Brand growth. When more consumers prefer your brand over others, it leads to a higher repeat rate, which creates a sustainably higher market share. This “repeat rate to share” pattern is a mathematical certainty…like the relationship of a circle’s circumference to its area. In fact, I can easily calculate what a one-point improvement in repeat rate gives you in terms of increased sustainable market share. What underlies non-random repeat buying and switching is a distribution of consumer probabilities of choosing your brand vs. any competitor. Because the curve isn’t “bell” shaped but U or L-shaped, the great majority of category buyers have 0 chance of buying your brand. If your marketing shifts this curve to be more favorable, share, repeat rate, penetration must all increase. It’s brand geometry.

Loyalty-based ad targeting. Now let’s chop up the same U-shaped loyalty curve. Those below 20% probability of choosing your brand (low loyal, largely non-buyers) mostly have a 0 probability of buying your brand. The middle of the loyalty curve (those with a 20-80% probability of buying your brand) form the “Movable Middle”, and they are VERY INTERESTING because they are expected to be FIVE TIMES more responsive to your advertising. We derived this with math but in-market experiments consistently show this relationship. “High loyals” are responsive to advertising but there is little headroom. So, the brand loyalty curve should be your main segmenting lever for ad targeting and our research shows that targeting the Movable Middle should increase ROAS by 50%.
There is also a behavioral economics reason why low loyals don’t respond to your advertising; it’s called “inattentional blindness”. To the 80% (say) of consumers who would never buy you, your brand is like the gorilla in the video of kids bouncing basketballs…never seen so ad impressions to them are largely wasted.
When you target the Movable Middle, you will also be targeting your own customers with extra media weight because research shows most of them are in the Movable Middle. You are fighting for their purchases and to retain them. That finding is contrary to marketing practice at more than a few marketers I speak with, who actually put their customers on suppression lists. Completely wrong…

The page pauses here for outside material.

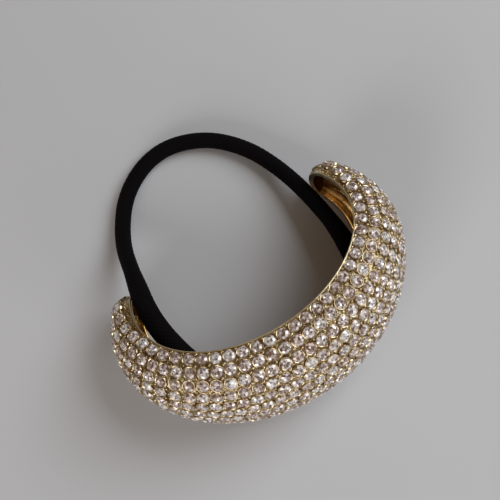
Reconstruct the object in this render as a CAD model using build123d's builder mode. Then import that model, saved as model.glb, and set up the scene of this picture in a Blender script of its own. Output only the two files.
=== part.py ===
from build123d import *

# A ponytail cuff: a domed gold cuff paved with stones, and the elastic loop that goes through it.
# The cuff is drawn round a ring axis Z with its middle at -Y, and then stood on its lower edge as it
# rests on a table. The elastic is drawn straight in the table's frame. Lengths are millimetres.

import os
from math import atan, atan2, cos, degrees, pi, radians, sin, sqrt, tan

os.makedirs("parts", exist_ok=True)

# The opening for the ponytail, seen along the ring axis
opening_half_width = 21.6
opening_half_depth = 16.1
half_span = 117.0  # degrees from the middle of the cuff to each tip

# The dome's section: tall and deep in the middle, low and shallow at the tips
middle_height = 23.3
edge_slope = 0.283  # how fast each edge closes in on the mid plane towards the tips
middle_bulge = 10.5
tip_bulge = 3.5
bulge_fade = 2.05  # a larger power keeps the bulge further towards the tips
tip_round_share = 0.08  # the last part of each arm, over which its end is rounded
tip_end_depth = 0.30  # the share of the bulge that is left at the very tip
flat_share = 0.19  # the straight start of the section, as a share of its depth
corner_share = 0.80  # the shoulder's radius, as a share of the depth that is left
most_rise = 0.95  # of half the height; where the dome is deeper, its sides run straight for longer

# The casting
wall = 1.1
lip_width = 0.25
lip_relief = 0.45  # the lip stands this far above the field that the stones sit on
lip_foot = 0.1  # the least flat stretch of field beside the lip
mouth_cut = 4.0  # how far the hollow's cutter reaches in front of the mouth

# The bars across the hollow that hold the elastic
bar_diameter = 1.6
bar_angle = 32.0
bar_inset = 0.9  # from the mouth of the hollow to the bar's axis

# The stones
stone_diameter = 2.10
stone_back = 1.75
stone_table = 1.22
stone_facets = 8
glue = 0.11
girdle_height = 0.22  # above the field
stone_pitch = 2.42  # along a row
stone_clearance = 0.12  # the least gap between two neighbours
search_step = 0.05  # how far a stone shifts along its row at a time, until it is clear
slope_step = 0.02  # degrees and millimetres to each side of a seat, where its slope is read
row_spacing = 2.26
first_row = 1.40  # from the edge to the first row's middle
band_width = 1.6  # the bare band inside the lip grows to this at the tips
band_start = 0.68  # the share of each arm at which that band starts

# The elastic
elastic_diameter = 3.1
arc_share = 0.45  # of the shorter run beside each corner
route = [
    (-0.1, -12.2, 12.6),
    (-7.6, -12.0, 12.5),
    (-15.1, -7.4, 11.2),
    (-18.3, 2.6, 10.5),
    (-19.2, 11.1, 10.3),
    (-17.5, 18.6, 8.8),
    (-15.7, 26.6, 1.8),
    (-9.7, 34.1, 1.6),
    (-0.7, 37.3, 1.6),
    (7.9, 34.5, 1.6),
    (13.9, 28.1, 1.6),
    (16.9, 19.9, 2.6),
    (17.8, 11.4, 5.9),
    (17.7, 3.0, 9.2),
    (15.7, -6.6, 11.2),
    (8.2, -11.9, 12.5),
    (0.1, -12.2, 12.6),
]


def tip_roundness(angle):
    """1 along the cuff, falling to 0 at each tip as a quarter ellipse does."""
    past = max(abs(angle) / half_span - (1 - tip_round_share), 0) / tip_round_share
    return sqrt(max(1 - past**2, 0))


def edge_height(angle):
    """Half the cuff's height. Each edge lies in one plane, apart from its rounded ends."""
    closing = edge_slope * opening_half_depth * (1 - cos(radians(angle)))
    return (middle_height / 2 - closing) * tip_roundness(angle)


def bulge(angle):
    """How far the dome stands out from the opening."""
    faded = 1 - (abs(angle) / half_span) ** bulge_fade
    full = tip_bulge + (middle_bulge - tip_bulge) * faded
    return full * (tip_end_depth + (1 - tip_end_depth) * tip_roundness(angle))


def place(angle, outwards=0.0, height=0.0):
    """A point this far out from the oval mouth of the hollow and above the mid plane."""
    a = radians(angle)
    return Vector(
        (opening_half_width + outwards) * sin(a),
        -(opening_half_depth + outwards) * cos(a),
        height,
    )


def section_plane(angle):
    """Local X points out of the cuff and local Y along the ring axis."""
    a = radians(angle)
    return Plane(place(angle), x_dir=(sin(a), -cos(a), 0), z_dir=(-cos(a), -sin(a), 0))


class Arch:
    """Half of a dome's outline: a straight start, a shoulder arc and a crown arc."""

    def __init__(self, half_height, depth, least_start=0.0):
        self.half_height = half_height
        self.start = max(flat_share * depth, least_start, depth - most_rise * half_height)
        rise = depth - self.start
        self.shoulder = corner_share * min(rise, half_height)
        self.crown = (half_height**2 - 2 * half_height * self.shoulder + rise**2) / (
            2 * (rise - self.shoulder)
        )
        self.shoulder_y = half_height - self.shoulder
        self.crown_x = depth - self.crown
        self.turn = atan2(self.shoulder_y, self.start - self.crown_x)
        self.shoulder_length = self.shoulder * (pi / 2 - self.turn)
        self.length = self.start + self.shoulder_length + self.crown * self.turn

    def draw_arcs(self):
        """Both shoulders and the crown, in a BuildLine."""
        turn = degrees(self.turn)
        CenterArc((self.start, self.shoulder_y), self.shoulder, turn, 90 - turn)
        CenterArc((self.crown_x, 0), self.crown, -turn, 2 * turn)
        CenterArc((self.start, -self.shoulder_y), self.shoulder, -90, 90 - turn)

    def at(self, along):
        """Outwards and height of the point this far along the outline from the mouth."""
        if along <= self.start:
            return along, self.half_height
        bent = along - self.start
        if bent <= self.shoulder_length:
            a = pi / 2 - bent / self.shoulder
            return self.start + self.shoulder * cos(a), self.shoulder_y + self.shoulder * sin(a)
        a = self.turn - (bent - self.shoulder_length) / self.crown
        return self.crown_x + self.crown * cos(a), self.crown * sin(a)


def field(angle):
    """The outline that the stones sit on."""
    height = edge_height(angle) - lip_relief
    return Arch(height, bulge(angle) - lip_relief, least_start=lip_width + lip_foot)


def hollow(angle):
    """The outline of the hollow, one wall inside the field."""
    cover = lip_relief + wall
    return Arch(edge_height(angle) - cover, bulge(angle) - cover)


def dome_section(angle):
    """The dome's section with its lip, closed across the mouth."""
    edge = edge_height(angle)
    dome = field(angle)
    top = dome.half_height
    with BuildSketch(section_plane(angle)) as section:
        with BuildLine():
            Polyline(
                (dome.start, top),
                (lip_width, top),
                (lip_width, edge),
                (0, edge),
                (0, -edge),
                (lip_width, -edge),
                (lip_width, -top),
                (dome.start, -top),
            )
            dome.draw_arcs()
        make_face()
    return section.sketch


def hollow_section(angle):
    """The hollow's section, which runs out in front of the mouth."""
    inside = hollow(angle)
    top = inside.half_height
    with BuildSketch(section_plane(angle)) as section:
        with BuildLine():
            Polyline(
                (inside.start, top),
                (-mouth_cut, top),
                (-mouth_cut, -top),
                (inside.start, -top),
            )
            inside.draw_arcs()
        make_face()
    return section.sketch


# The shell: three lofts make the dome, three more cut its hollow, and two bars are soldered across
arm_shares = (0.20, 0.40, 0.60, 0.76, 1 - tip_round_share)
dome_tip_shares = (1 - tip_round_share, 0.95, 0.98, 0.995)
hollow_tip_shares = (1 - tip_round_share, 0.94, 0.96)
body_angles = [side * share * half_span for side in (-1, 1) for share in arm_shares]
body_angles = sorted(body_angles + [0.0])

with BuildPart() as shell:
    loft([dome_section(angle) for angle in body_angles])
    for side in (-1, 1):
        loft([dome_section(side * share * half_span) for share in dome_tip_shares])
    loft([hollow_section(angle) for angle in body_angles], mode=Mode.SUBTRACT)
    for side in (-1, 1):
        inner = [hollow_section(side * share * half_span) for share in hollow_tip_shares]
        loft(inner, mode=Mode.SUBTRACT)
    bar_length = 2 * (field(bar_angle).half_height - wall / 2)
    with Locations(*(place(side * bar_angle, outwards=bar_inset) for side in (-1, 1))):
        Cylinder(bar_diameter / 2, bar_length)
shell.part.label = "shell"


def field_point(angle, along):
    """A point on the upper half of the field, this far along its outline from the mouth."""
    outwards, height = field(angle).at(along)
    return place(angle, outwards, height)


def bare_band(angle):
    """How much further the first row stands from the edge, near the tips."""
    past = (abs(angle) / half_span - band_start) / (1 - band_start)
    return band_width * max(past, 0)


def seat_plane(angle, along):
    """A stone's seat: local Z points off the field, and local X along the row."""
    before, after = angle - slope_step, angle + slope_step
    along_row = field_point(after, along) - field_point(before, along)
    nearer, further = along - slope_step, along + slope_step
    down_dome = field_point(angle, further) - field_point(angle, nearer)
    return Plane(field_point(angle, along), x_dir=along_row, z_dir=down_dome.cross(along_row))


def row_of_seats(row, side, taken):
    """Seats from the middle of the cuff to one tip, each clear of those that are taken."""
    found = []
    middle_radius = opening_half_width**2 / opening_half_depth
    half_pitch = degrees(stone_pitch / 2 / middle_radius)
    angle = side * half_pitch * (row % 2)
    while abs(angle) < half_span:
        along = first_row + row * row_spacing + bare_band(angle)
        if along > field(angle).length:
            break
        here = field_point(angle, along)
        if all((here - other).length >= stone_diameter + stone_clearance for other in taken):
            taken.append(here)
            found.append(seat_plane(angle, along))
            advance = stone_pitch
        else:
            advance = search_step
        mm_per_degree = (field_point(angle + 1, along) - here).length
        angle += side * advance / mm_per_degree
    return found


taken = []
seats = []
row_count = int((field(0).length - first_row) / row_spacing) + 1
for row in range(row_count):
    for side in (-1, 1):
        seats += row_of_seats(row, side, taken)

with BuildPart() as stone:
    for size, height in (
        (stone_back, glue),
        (stone_diameter, girdle_height),
        (stone_table, lip_relief),
    ):
        with BuildSketch(Plane.XY.offset(height)):
            RegularPolygon(size / 2, stone_facets)
    loft(ruled=True)

with BuildPart() as stones:
    with Locations(*seats):
        add(stone.part)
stones.part.label = "stones"

# The elastic: straight runs joined by tangent arcs, each as large as its runs allow
points = [Vector(point) for point in route]
runs = [after - before for before, after in zip(points, points[1:])]
radii = []
for before, after in zip(runs, runs[1:]):
    half_turn = radians(before.get_angle(after)) / 2
    radii.append(arc_share * min(before.length, after.length) / tan(half_turn))

with BuildPart() as elastic:
    with BuildLine() as path:
        FilletPolyline(*points, radius=radii)
    with BuildSketch(Plane(points[0], z_dir=runs[0])):
        Circle(elastic_diameter / 2)
    sweep()
elastic.part.label = "elastic"

# Stand the cuff on its lower edge, with the middle of its footprint at the origin
tilt = Location((0, 0, 0), (-degrees(atan(edge_slope)), 0, 0))
box = Compound([shell.part, stones.part]).moved(tilt).bounding_box()
stand = Location((0, -(box.min.Y + box.max.Y) / 2, -box.min.Z)) * tilt
shell.part.move(stand)
stones.part.move(stand)

length = sum(edge.length for edge in path.edges())
section_area = pi * elastic_diameter**2 / 4
print("stones", len(seats), "rows", row_count)
print("elastic length", round(length, 1), "arc radii", [round(radius, 1) for radius in radii])
print("elastic volume over section times length", elastic.part.volume / (section_area * length))
print("stand", stand)

for piece in (shell, stones, elastic):
    export_step(piece.part, f"parts/{piece.part.label}.step")
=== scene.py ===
# %% [markdown]
# A ponytail cuff and its elastic
#
# The real cuff is a cast, gold plated dome. Round glass stones are set all over its outside, and a black
# elastic goes through its hollow and round the hair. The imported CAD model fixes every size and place, so
# it is loaded first.

# %% Load the frame
import math

import bmesh
import bpy
import numpy as np
from mathutils import Matrix, Vector
from mathutils.kdtree import KDTree


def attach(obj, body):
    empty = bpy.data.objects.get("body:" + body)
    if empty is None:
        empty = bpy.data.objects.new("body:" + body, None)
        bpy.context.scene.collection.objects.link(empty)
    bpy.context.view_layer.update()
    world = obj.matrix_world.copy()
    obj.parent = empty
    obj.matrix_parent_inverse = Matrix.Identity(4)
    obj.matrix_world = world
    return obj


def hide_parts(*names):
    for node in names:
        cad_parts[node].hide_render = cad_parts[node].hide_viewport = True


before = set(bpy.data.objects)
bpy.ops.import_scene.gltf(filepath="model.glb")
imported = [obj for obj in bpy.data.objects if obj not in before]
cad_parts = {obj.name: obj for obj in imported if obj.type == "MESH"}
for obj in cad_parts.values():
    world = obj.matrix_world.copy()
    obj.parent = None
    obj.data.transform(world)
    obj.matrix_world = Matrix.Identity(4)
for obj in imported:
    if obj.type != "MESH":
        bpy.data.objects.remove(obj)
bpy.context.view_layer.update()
MM = 0.001

# %% [markdown]
# The camera
#
# The photo looks almost straight down on the table, from about 20 cm. A camera is placed by three facts:
# where it stands, what it looks at, and which way is up in the picture. Two cross products then give its
# axes, which is plainer than turning it by angles when it looks nearly straight down.

# %% Set up the camera
camera = bpy.data.objects.new("camera", bpy.data.cameras.new("camera"))
bpy.context.scene.collection.objects.link(camera)
bpy.context.scene.camera = camera
camera.data.sensor_width = 36
camera.data.lens = 76.06
camera.data.clip_start = 0.01
camera_place = Vector((-15.933, -7.664, 197.106)) * MM
looks_at = Vector((2.328, 10.817, 10.0)) * MM
picture_up = Vector((0.5632, 0.8151, 0.1355))
back = (camera_place - looks_at).normalized()
right = picture_up.cross(back).normalized()
turned = Matrix((right, back.cross(right), back)).transposed().to_4x4()
camera.matrix_world = Matrix.Translation(camera_place) @ turned
print("camera height in mm:", round(camera_place.z / MM, 1))

# %% [markdown]
# The elastic's line
#
# The elastic is one soft loop. Both its ends meet in the middle of the hollow, where a drop of glue holds
# them, and past the tips it comes down and lies on the table. A NURBS curve with few control points
# bends the way such a cord does, without kinks. Order 3 and the end points are set after the points exist.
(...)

Price elasticity. My own research has demonstrated that those who are more loyal to a given brand (higher share of requirements) pay more for it because they do not require a deal to buy it. This is a point that Larry Light and Bill Moran, two of the best brains in marketing ever who I also had the pleasure of working with, have consistently made.

Winning the shopper journey. 70% or so of journeys that begin with a search engine start in a generic way (DISQO data). Let’s say you search for “best plug-in hybrid SUV” and numerous brands and review sites show up in the search results. Why would you click a particular link? Consumers are drawn to choices that are familiar and favored.

MTA and testing. When you model conversions, the main drivers are prior brand propensity and if they are actively shopping. Marketing activities come after that. So, if brand propensity is not in the model, it will be quite flawed. Also, if you do not control for this in creating a matched control cell, your gold standard test will be tarnished.

Implementing loyalty analytics in marketing research. Any brand tracker SHOULD use a constant sum question (sadly, many don’t) which gets at your competitive standing in the mind of that respondent. Respondents who give you between 2 to 8 points (out of 10) are your Movable Middles. Do an ad test (exposed vs. unexposed) and see how the Movable Middle responds to advertising vs. low loyals. It is likely to be quite dramatic. Pull apart those who give you 0-1 points by attitudinal favorability and you will find the 10% who are your best acquisition target…model that subset at scale for targeting…now your tracker is on the verge of real incremental value.

Brand loyalty will always exist because it’s human nature! We all seek to belong to a tribe who feels the way we do (think of how you feel at Starbuck’s, or if you prefer, Dunkin). We wear logos and we follow brands in social media. Perhaps most importantly, brands are powerful simplifying heuristics and humans crave simplification. These forces produce repeat buying, essential for growth.